Streep, dressed in jeans, a long jacket, and a red shirt, looked youthful in her blond , dancing ponytail. She joined in the festivities in a fresh, informal manner that is infinitely more appealing than her First Lady of the Screen persona. She participated in a couple of sketches, playing the role of the laid-back mother in a takeoff of a biblical parable, ``The Prodigal Daughter" (``What's that tattoo?" she asked, while Rhodes responded in a surly voice, ``It's Sanskrit") , and the gabby leader of a trio of hopefuls auditioning for a show called ``American Ego."

In an impressive sequence, Streep joined Keillor in reading a series of short poems by mostly contemporary American writers, including John Updike, Mary Oliver, James Wright, Robert Lax , and Henry Taylor. Confessing that she wanted to be an opera singer when she first visited Tanglewood as a child, Streep warbled sweetly but not always certainly ``Softly and Tenderly Jesus Is Calling," ``What'll I Do," and more verses of ``Down in the Valley" than she could remember.

Steele unfurled a jubilant and consoling voice in Mahalia Jackson's hit ``How I Got Over," and the Wailin' Jennys sounded sweet and elegant in close harmony, especially in ``The Sound of One Voice" and the a cappella ``Bring Me a Little Water Sylvie."

But it was Keillor's show , from the audience warm - up at the beginning to the post-performance singalong of ``America the Beautiful" and ``Amazing Grace." He permitted himself a few topical allusions about the president at Graceland, and the vice president at the trigger, talked about ``back in the day" (``Lindbergh flew the Atlantic without a radio , but we can't do without a cellphone in the produce section"), and mentioned tomatoes only once.

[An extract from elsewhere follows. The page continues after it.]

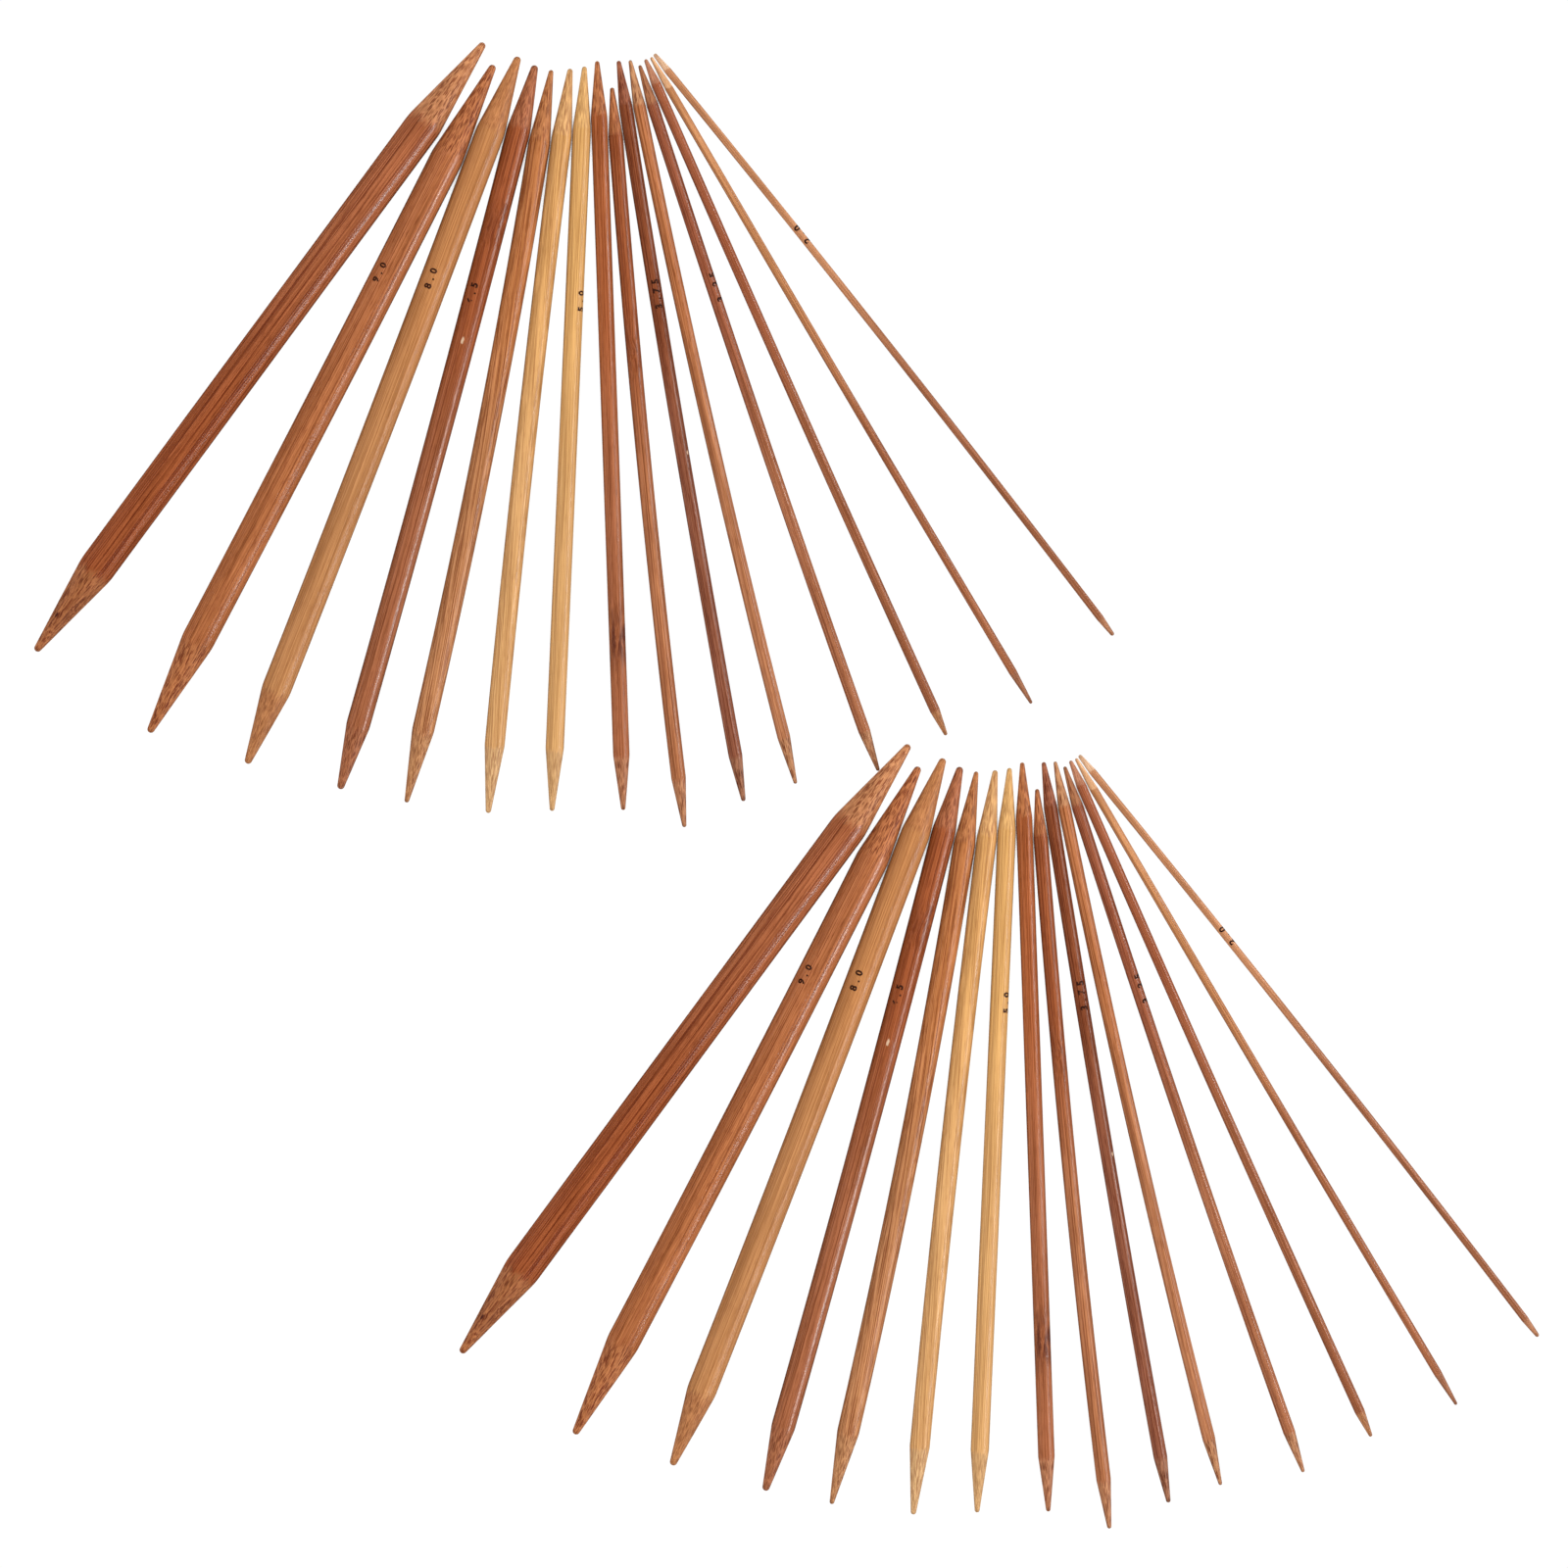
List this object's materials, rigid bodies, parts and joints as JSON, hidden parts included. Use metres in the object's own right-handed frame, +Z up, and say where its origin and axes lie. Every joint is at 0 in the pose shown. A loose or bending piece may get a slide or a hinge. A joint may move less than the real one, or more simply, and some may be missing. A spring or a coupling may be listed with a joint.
{
  "type": "double pointed knitting needles",
  "caption": "Bamboo knitting needles pointed at both ends, in graded thicknesses, lying side by side on a flat surface and spread like fans.",
  "frame": {"origin": "on the surface the needles rest on, under the middle of the whole layout's box", "axes": "+Z up from the surface, +X across the fans from the thickest needle to the thinnest, +Y towards the ends that lie close together"},
  "size_m": [0.41, 0.4048, 0.01],
  "materials": {
    "bamboo_10_0mm": "satin",
    "bamboo_9_0mm": "satin",
    "bamboo_8_0mm": "satin",
    "bamboo_6_5mm": "satin",
    "bamboo_6_0mm": "satin",
    "bamboo_5_5mm": "satin",
    "bamboo_5_0mm": "satin",
    "bamboo_4_5mm": "satin",
    "bamboo_4_0mm": "satin",
    "bamboo_3_75mm": "satin",
    "bamboo_3_5mm": "satin",
    "bamboo_3_25mm": "satin",
    "bamboo_2_75mm": "satin",
    "bamboo_2_25mm": "satin",
    "bamboo_2_0mm": "satin"
  },
  "bodies": {
    "upper_needle_10_0mm": {"upper_needle_10_0mm": "bamboo_10_0mm"},
    "upper_needle_9_0mm": {"upper_needle_9_0mm": "bamboo_9_0mm"},
    "upper_needle_8_0mm": {"upper_needle_8_0mm": "bamboo_8_0mm"},
    "upper_needle_6_5mm": {"upper_needle_6_5mm": "bamboo_6_5mm"},
    "upper_needle_6_0mm": {"upper_needle_6_0mm": "bamboo_6_0mm"},
    "upper_needle_5_5mm": {"upper_needle_5_5mm": "bamboo_5_5mm"},
    "upper_needle_5_0mm": {"upper_needle_5_0mm": "bamboo_5_0mm"},
    "upper_needle_4_5mm": {"upper_needle_4_5mm": "bamboo_4_5mm"},
    "upper_needle_4_0mm": {"upper_needle_4_0mm": "bamboo_4_0mm"},
    "upper_needle_3_75mm": {"upper_needle_3_75mm": "bamboo_3_75mm"},
    "upper_needle_3_5mm": {"upper_needle_3_5mm": "bamboo_3_5mm"},
    "upper_needle_3_25mm": {"upper_needle_3_25mm": "bamboo_3_25mm"},
    "upper_needle_2_75mm": {"upper_needle_2_75mm": "bamboo_2_75mm"},
    "upper_needle_2_25mm": {"upper_needle_2_25mm": "bamboo_2_25mm"},
    "upper_needle_2_0mm": {"upper_needle_2_0mm": "bamboo_2_0mm"},
    "lower_needle_10_0mm": {"lower_needle_10_0mm": "bamboo_10_0mm"},
    "lower_needle_9_0mm": {"lower_needle_9_0mm": "bamboo_9_0mm"},
    "lower_needle_8_0mm": {"lower_needle_8_0mm": "bamboo_8_0mm"},
    "lower_needle_6_5mm": {"lower_needle_6_5mm": "bamboo_6_5mm"},
    "lower_needle_6_0mm": {"lower_needle_6_0mm": "bamboo_6_0mm"},
    "lower_needle_5_5mm": {"lower_needle_5_5mm": "bamboo_5_5mm"},
    "lower_needle_5_0mm": {"lower_needle_5_0mm": "bamboo_5_0mm"},
    "lower_needle_4_5mm": {"lower_needle_4_5mm": "bamboo_4_5mm"},
    "lower_needle_4_0mm": {"lower_needle_4_0mm": "bamboo_4_0mm"},
    "lower_needle_3_75mm": {"lower_needle_3_75mm": "bamboo_3_75mm"},
    "lower_needle_3_5mm": {"lower_needle_3_5mm": "bamboo_3_5mm"},
    "lower_needle_3_25mm": {"lower_needle_3_25mm": "bamboo_3_25mm"},
    "lower_needle_2_75mm": {"lower_needle_2_75mm": "bamboo_2_75mm"},
    "lower_needle_2_25mm": {"lower_needle_2_25mm": "bamboo_2_25mm"},
    "lower_needle_2_0mm": {"lower_needle_2_0mm": "bamboo_2_0mm"}
  },
  "joints": [
    {"name": "lift_upper_needle_9_0mm", "type": "slide", "parent": "upper_needle_10_0mm", "child": "upper_needle_9_0mm", "axis": [0, 0, 1], "range_m": [0, 0.03]},
    {"name": "lift_upper_needle_8_0mm", "type": "slide", "parent": "upper_needle_10_0mm", "child": "upper_needle_8_0mm", "axis": [0, 0, 1], "range_m": [0, 0.03]},
    {"name": "lift_upper_needle_6_5mm", "type": "slide", "parent": "upper_needle_10_0mm", "child": "upper_needle_6_5mm", "axis": [0, 0, 1], "range_m": [0, 0.03]},
    {"name": "lift_upper_needle_6_0mm", "type": "slide", "parent": "upper_needle_10_0mm", "child": "upper_needle_6_0mm", "axis": [0, 0, 1], "range_m": [0, 0.03]},
    {"name": "lift_upper_needle_5_5mm", "type": "slide", "parent": "upper_needle_10_0mm", "child": "upper_needle_5_5mm", "axis": [0, 0, 1], "range_m": [0, 0.03]},
    {"name": "lift_upper_needle_5_0mm", "type": "slide", "parent": "upper_needle_10_0mm", "child": "upper_needle_5_0mm", "axis": [0, 0, 1], "range_m": [0, 0.03]},
    {"name": "lift_upper_needle_4_5mm", "type": "slide", "parent": "upper_needle_10_0mm", "child": "upper_needle_4_5mm", "axis": [0, 0, 1], "range_m": [0, 0.03]},
    {"name": "lift_upper_needle_4_0mm", "type": "slide", "parent": "upper_needle_10_0mm", "child": "upper_needle_4_0mm", "axis": [0, 0, 1], "range_m": [0, 0.03]},
    {"name": "lift_upper_needle_3_75mm", "type": "slide", "parent": "upper_needle_10_0mm", "child": "upper_needle_3_75mm", "axis": [0, 0, 1], "range_m": [0, 0.03]},
    {"name": "lift_upper_needle_3_5mm", "type": "slide", "parent": "upper_needle_10_0mm", "child": "upper_needle_3_5mm", "axis": [0, 0, 1], "range_m": [0, 0.03]},
    {"name": "lift_upper_needle_3_25mm", "type": "slide", "parent": "upper_needle_10_0mm", "child": "upper_needle_3_25mm", "axis": [0, 0, 1], "range_m": [0, 0.03]},
    {"name": "lift_upper_needle_2_75mm", "type": "slide", "parent": "upper_needle_10_0mm", "child": "upper_needle_2_75mm", "axis": [0, 0, 1], "range_m": [0, 0.03]},
    {"name": "lift_upper_needle_2_25mm", "type": "slide", "parent": "upper_needle_10_0mm", "child": "upper_needle_2_25mm", "axis": [0, 0, 1], "range_m": [0, 0.03]},
    {"name": "lift_upper_needle_2_0mm", "type": "slide", "parent": "upper_needle_10_0mm", "child": "upper_needle_2_0mm", "axis": [0, 0, 1], "range_m": [0, 0.03]},
    {"name": "lift_lower_needle_10_0mm", "type": "slide", "parent": "upper_needle_10_0mm", "child": "lower_needle_10_0mm", "axis": [0, 0, 1], "range_m": [0, 0.03]},
    {"name": "lift_lower_needle_9_0mm", "type": "slide", "parent": "upper_needle_10_0mm", "child": "lower_needle_9_0mm", "axis": [0, 0, 1], "range_m": [0, 0.03]},
    {"name": "lift_lower_needle_8_0mm", "type": "slide", "parent": "upper_needle_10_0mm", "child": "lower_needle_8_0mm", "axis": [0, 0, 1], "range_m": [0, 0.03]},
    {"name": "lift_lower_needle_6_5mm", "type": "slide", "parent": "upper_needle_10_0mm", "child": "lower_needle_6_5mm", "axis": [0, 0, 1], "range_m": [0, 0.03]},
    {"name": "lift_lower_needle_6_0mm", "type": "slide", "parent": "upper_needle_10_0mm", "child": "lower_needle_6_0mm", "axis": [0, 0, 1], "range_m": [0, 0.03]},
    {"name": "lift_lower_needle_5_5mm", "type": "slide", "parent": "upper_needle_10_0mm", "child": "lower_needle_5_5mm", "axis": [0, 0, 1], "range_m": [0, 0.03]},
    {"name": "lift_lower_needle_5_0mm", "type": "slide", "parent": "upper_needle_10_0mm", "child": "lower_needle_5_0mm", "axis": [0, 0, 1], "range_m": [0, 0.03]},
    {"name": "lift_lower_needle_4_5mm", "type": "slide", "parent": "upper_needle_10_0mm", "child": "lower_needle_4_5mm", "axis": [0, 0, 1], "range_m": [0, 0.03]},
    {"name": "lift_lower_needle_4_0mm", "type": "slide", "parent": "upper_needle_10_0mm", "child": "lower_needle_4_0mm", "axis": [0, 0, 1], "range_m": [0, 0.03]},
    {"name": "lift_lower_needle_3_75mm", "type": "slide", "parent": "upper_needle_10_0mm", "child": "lower_needle_3_75mm", "axis": [0, 0, 1], "range_m": [0, 0.03]},
    {"name": "lift_lower_needle_3_5mm", "type": "slide", "parent": "upper_needle_10_0mm", "child": "lower_needle_3_5mm", "axis": [0, 0, 1], "range_m": [0, 0.03]},
    {"name": "lift_lower_needle_3_25mm", "type": "slide", "parent": "upper_needle_10_0mm", "child": "lower_needle_3_25mm", "axis": [0, 0, 1], "range_m": [0, 0.03]},
    {"name": "lift_lower_needle_2_75mm", "type": "slide", "parent": "upper_needle_10_0mm", "child": "lower_needle_2_75mm", "axis": [0, 0, 1], "range_m": [0, 0.03]},
    {"name": "lift_lower_needle_2_25mm", "type": "slide", "parent": "upper_needle_10_0mm", "child": "lower_needle_2_25mm", "axis": [0, 0, 1], "range_m": [0, 0.03]},
    {"name": "lift_lower_needle_2_0mm", "type": "slide", "parent": "upper_needle_10_0mm", "child": "lower_needle_2_0mm", "axis": [0, 0, 1], "range_m": [0, 0.03]}
  ]
}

His monologue was about the Fourth of July parade in Lake Wobegon and involved Siamese twin flag-bearers, the village elders costumed as the Founding Fathers, a water-skiing Superman, a parachuting Elvis, and a wall of flaming fireworks. Keillor himself is about as comprehensively inclusive as his tall tales, and he was onstage almost constantly, hovering over the proceedings even when he was not in front of the mike. He probably turned on that welcoming porch light himself.